Di sisi lain, beberapa perusahaan asing seperti Adidas dan Nike menilai kualitas sepatu yang dibuat di Tiongkok maupun Vietnam jauh di bawah Indonesia. Bahkan, beberapa mantan murid Jeffry yang bekerja di Vietnam kembali ke Indonesia. ”Menurut buyer, produksi Tiongkok dan Vietnam banyak keriput sana sini. Ongkos produksi juga mahal,” tambahnya.
Keahlian Jeffry dalam membuat sepatu terdengar sejak lama. Beberapa foto di rumahnya menunjukkan bahwa pria itu sudah dikenal oleh pejabat-pejabat zaman Orde Baru. Banyak kalangan artis dan istri pejabat yang memesan sepatu kepadanya. ”Keluarga Cendana dulu sering pesan sepatu, terutama Mbak Tutut. Saya pergi ke rumahnya, bawa sampel-sampel dan untuk ukur kakinya,” terang dia.
Jeffry mengklaim sebagai orang Indonesia pertama yang kuliah pembuatan sepatu langsung di Italia. Untuk menyelesaikan studi mulai 1981 hingga 1984 itu, dia mengaku mengeluarkan ongkos setara tiga mobil terbaru.
”Kalau sekarang harga mobil Rp 300-an juta, berarti sekitar Rp 900 juta saya habis. Sepertiga dari jual mobil saya sendiri, sepertiga dari kakak saya, dan sepertiga lagi pinjam,” terangnya. Dia beruntung terlahir dari keluarga yang sudah bergerak di bidang industri sepatu. Kakaknya merupakan pemilik pabrik sepatu PT Panarub.
Saat orang belajar ekonomi atau hukum di luar negeri, Jeffry malah memilih untuk mempelajari sepatu. ”Saya dibilang crazy. Tapi, karena kakak melihat keinginan saya begitu besar, akhirnya mendukung. Tapi, saya bilang, passion saya mengajar,” tegasnya.

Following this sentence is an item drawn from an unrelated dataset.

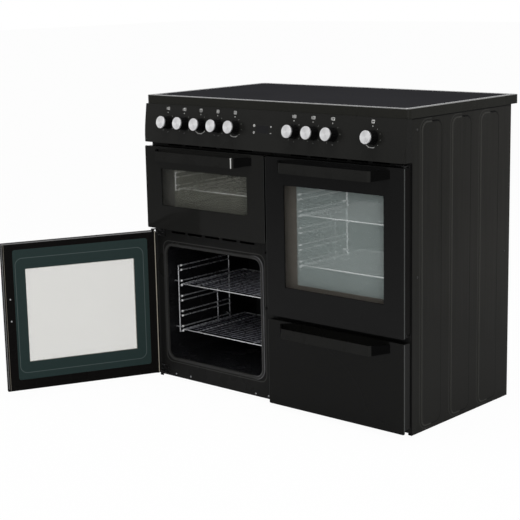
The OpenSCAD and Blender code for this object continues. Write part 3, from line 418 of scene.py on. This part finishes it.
def ceramic(place):
    """Dark glass with a fine fleck under its surface."""
    fleck = place.noise(2600.0, 1.0).rise(0.62, 0.7)
    cloud = place.noise(4.0, 2.0)
    return {
        "Base Color": (fleck * 0.3 + cloud * 0.3).tint(srgb(37, 37, 39), srgb(54, 54, 57)),
        "Roughness": 0.09 + cloud * 0.05,
    }


hob_finish = finish("glass ceramic", ceramic, Specular_IOR_Level=0.0)
dress(hob_finish, "hob_glass")


def anodised(place):
    grain = place.noise(260.0, 3.0, (1, 1, 6))
    return {
        "Base Color": grain.tint(srgb(214, 214, 216), srgb(247, 247, 249)),
        "Roughness": 0.16 + grain * 0.1,
    }


trim_finish = finish("bright trim", anodised, Metallic=1.0)
dress(trim_finish, "hob_trim")

fibre_finish = finish(
    "ceramic fibre",
    lambda place: {
        "Base Color": place.noise(300.0, 6.0).tint(srgb(196, 190, 176), srgb(228, 224, 214)),
        "Roughness": 0.85 + place.noise(200.0) * 0.1,
        "Bump": (place.noise(700.0, 6.0), 0.0004),
    },
)
dress(fibre_finish, "hob_elements")


def quilted(place):
    """Mineral wool, coloured near black as painted shade where it shows through the air slots."""
    tuft = place.noise(240.0, 5.0)
    return {
        "Base Color": tuft.tint(srgb(12, 12, 12), srgb(30, 29, 28)),
        "Roughness": 0.85 + tuft * 0.1,
        "Bump": (tuft, 0.0006),
    }


dress(finish("mineral wool", quilted, Specular_IOR_Level=0.1), "oven_insulation")


# ---- Control panel ----
# A folded black enamelled panel that leans back a little. It carries the knobs' pictograms, a ring
# of dial marks round each knob, a silver arc under three of them and the timer's touch symbols,
# all screen printed, so they are thin films on the panel's face. The display is a dark window.
panel_finish = finish(
    "panel enamel", enamel(srgb(24, 24, 22), srgb(29, 29, 28)), Specular_IOR_Level=0.08
)
dress(panel_finish, "control_fascia")

display_finish = finish(
    "display window",
    lambda place: {
        "Base Color": place.noise(30.0).tint(srgb(20, 20, 21), srgb(25, 25, 27)),
        "Roughness": 0.08 + place.noise(12.0) * 0.04,
    },
    Specular_IOR_Level=0.08,
)
dress(display_finish, "timer_display")

board_finish = finish(
    "circuit board",
    lambda place: {
        "Base Color": (
            place.noise(180.0, 4.0).rise(0.5, 0.6).tint(srgb(22, 82, 48), srgb(60, 120, 76))
        ),
        "Roughness": 0.4 + place.noise(90.0) * 0.2,
    },
)
dress(board_finish, "timer_module")
switch_finish = finish(
    "moulded switch",
    lambda place: {
        "Base Color": place.noise(50.0).tint(srgb(186, 178, 150), srgb(205, 198, 172)),
        "Roughness": 0.5 + place.noise(500.0) * 0.15,
        "Bump": (place.noise(1200.0), 0.0001),
    },
)
dress(switch_finish, "control_switches")

panel_low, panel_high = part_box("control_fascia")
panel_set_back, knob_height = 0.0155, 0.063
lean = math.atan2(panel_set_back, panel_high.z - panel_low.z)
panel_up = Vector((0, math.sin(lean), math.cos(lean)))
panel_out = Vector((0, -math.cos(lean), math.sin(lean)))
panel_foot = Vector((0, panel_low.y, panel_low.z))
knob_up = knob_height / math.cos(lean)
knob_places = {
    "hob_knob_1": -0.400,
    "hob_knob_2": -0.330,
    "grill_knob": -0.260,
    "oven_mode_knob": -0.190,
    "oven_heat_knob": -0.120,
    "hob_knob_3": 0.107,
    "hob_knob_4": 0.177,
    "hob_knob_5": 0.247,
    "tall_oven_knob": 0.386,
}


def on_panel(x, up, out=0.0):
    return Vector((x, 0, 0)) + panel_foot + panel_up * up + panel_out * out


print_finish = finish(
    "white screen print",
    lambda place: {
        "Base Color": place.noise(1500.0, 2.0).tint(srgb(196, 196, 194), srgb(236, 236, 234)),
        "Roughness": 0.45 + place.noise(900.0) * 0.1,
    },
)
silver_finish = finish(
    "silver screen print",
    lambda place: {
        "Base Color": place.noise(1500.0, 2.0).tint(srgb(158, 158, 156), srgb(204, 204, 202)),
        "Roughness": 0.35 + place.noise(900.0) * 0.1,
    },
    Metallic=0.3,
)
film = 0.00012


def printed(name, centre, shapes, material):
    """One printed mark on the panel: flat polygons, in metres across and up from a centre."""
    mesh = bmesh.new()
    for outline in shapes:
        lower, upper = (
            [mesh.verts.new(on_panel(centre[0] + u, centre[1] + v, out)) for u, v in outline]
            for out in (0.0, film)
        )
        mesh.faces.new(upper)
        belt(mesh, lower, upper)
    make_piece(name, mesh, "cooker", material, smooth=False)


def disc(u, v, radius, sides=10):
    turns = [2 * math.pi * i / sides for i in range(sides)]
    return [(u + radius * math.cos(a), v + radius * math.sin(a)) for a in turns]


def bar(u, v, width, height):
    return [
        (u - width / 2, v - height / 2),
        (u + width / 2, v - height / 2),
        (u + width / 2, v + height / 2),
        (u - width / 2, v + height / 2),
    ]


def arc(radius, width, first, last, steps=18):
    """A band of a circle between two angles in degrees, as four-sided pieces."""
    turns = [math.radians(first + (last - first) * i / steps) for i in range(steps + 1)]
    inner, outer = radius - width / 2, radius + width / 2
    return [
        [
            (inner * math.cos(a), inner * math.sin(a)),
            (outer * math.cos(a), outer * math.sin(a)),
            (outer * math.cos(b), outer * math.sin(b)),
            (inner * math.cos(b), inner * math.sin(b)),
        ]
        for a, b in zip(turns, turns[1:])
    ]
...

Seorang murid yang ditemui di rumah Jeffry, Dewin, 21, mengaku tertarik untuk mempelajari ilmu tentang sepatu karena saat ini sedang berfokus mengembangkan bisnis sepatu online. Setidaknya dia berharap bisa mengetahui dasar-dasar kualitas sepatu dan tren yang sedang berkembang di masyarakat.

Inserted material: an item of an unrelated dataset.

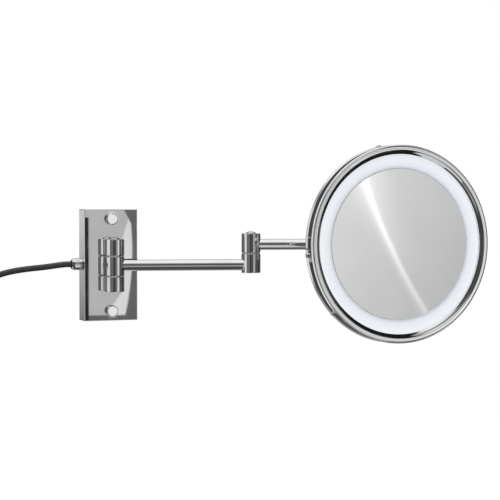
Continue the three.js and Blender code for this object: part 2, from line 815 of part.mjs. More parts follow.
const bandInnerRadius = headRadius - bandWidth;
const lightOuterRadius = bandInnerRadius - bevelWidth;
const glassRadius = lightOuterRadius - lightWidth;
const skirtInner = headRadius - skirtWall;
const housingRadius = skirtInner - gap;
const seatRadius = housingRadius - housingWall - seatClearance;
const channelOuterRadius = seatRadius - channelInset;
const channelInnerRadius = glassRadius + channelClearance;
const boardOuterRadius = channelOuterRadius - channelWall - boardOuterInset;
const boardInnerRadius = channelInnerRadius + channelWall + boardInnerInset;
const gasketFront = lipDepth + gap;
const diffuserFront = gasketFront + gasketThickness + gap;
const diffuserBack = diffuserFront + diffuserThickness;
const channelFront = diffuserBack + gap;
const channelBack = channelFront + channelDepth;
const boardBack = channelBack - channelWall - gap;
const glassSag = glassRadius ** 2 / (2 * glassCurveRadius);

// Depth profiles are written front to back as [radius, depth].
const byDepth = (profile) => profile.map(([radius, depth]) => [radius, -depth]);

const screwAngles = (count, first) =>
  Array.from({ length: count }, (_, i) => degrees(first + (360 / count) * i));

// A rod that points out from the head's axis at an angle and a depth.
function radialRod(radius, from, to, angle, depth, facets) {
  return rod(radius, from, to, facets).rotateY(Math.PI / 2).rotateZ(angle).translate(0, 0, -depth);
}

function bezelRing() {
  const band = ring(byDepth([
    [headRadius, skirtDepth],
    [headRadius, 2.4],
    [headRadius - 0.5, 1.1],
    [headRadius - 1.6, 0.3],
    [headRadius - 3.4, 0],
    [bandInnerRadius + 1.6, 0.2],
    [bandInnerRadius, 1.2],
    [lightOuterRadius, lipDepth - 0.6],
    [lightOuterRadius, lipDepth],
    [skirtInner, lipDepth],
    [skirtInner, skirtDepth],
  ]), headFacets);
  const holes = screwAngles(rimScrewCount, rimScrewFirst).map((angle) => {
    const radius = rimScrewRadius + screwPlay;
    return radialRod(radius, skirtInner - 2, headRadius + 2, angle, rimScrewDepth, 10);
  });
  const window = radialRod(
    buttonRadius + buttonPlay,
    skirtInner - 2,
    headRadius + 2,
    degrees(switchAngle),
    switchDepth,
    smallFacets,
  );
  return cut(band, ...holes, window);
}

function flangeScrewPlaces() {
  return screwAngles(flangeScrewCount, 90).map((angle) => [
    flangeScrewCircle * Math.cos(angle),
    flangeScrewCircle * Math.sin(angle),
  ]);
}

// The shallow dome of the housing's back, from its side inward: the distance from the housing's
// side, and the distance forward of the flat at its centre.
const domeOutside = [[2.3, 6.2], [7.9, 4.4], [17.9, 2.8], [47.9, 1]];
const domeInside = [[3.5, 5.8], [8.5, 4.4], [18.2, 2.8], [48, 1]];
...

”Saya harus buat janji dulu untuk belajar langsung dengan Pak Jeffry. Sebab, jadwalnya padat,” sambung dia.
Saat dihubungi secara terpisah, pemilik dan product development Pakalolo Budi mengaku belajar tentang pembuatan sepatu berstandar internasional dari Jeffry pada 2000. Banyak yang dia dapatkan setelah belajar dari Jeffry.
”Saya sebelumnya biasa buat sepatu. Tapi, dari Pak Jeffry, saya dapat tambahan ilmu baru. Apalagi, dia lulusan Italia. Seperti penjual soto, sudah pinter masak, tapi saya diajari supaya lebih enak dan empuk,” jelasnya. (*/end)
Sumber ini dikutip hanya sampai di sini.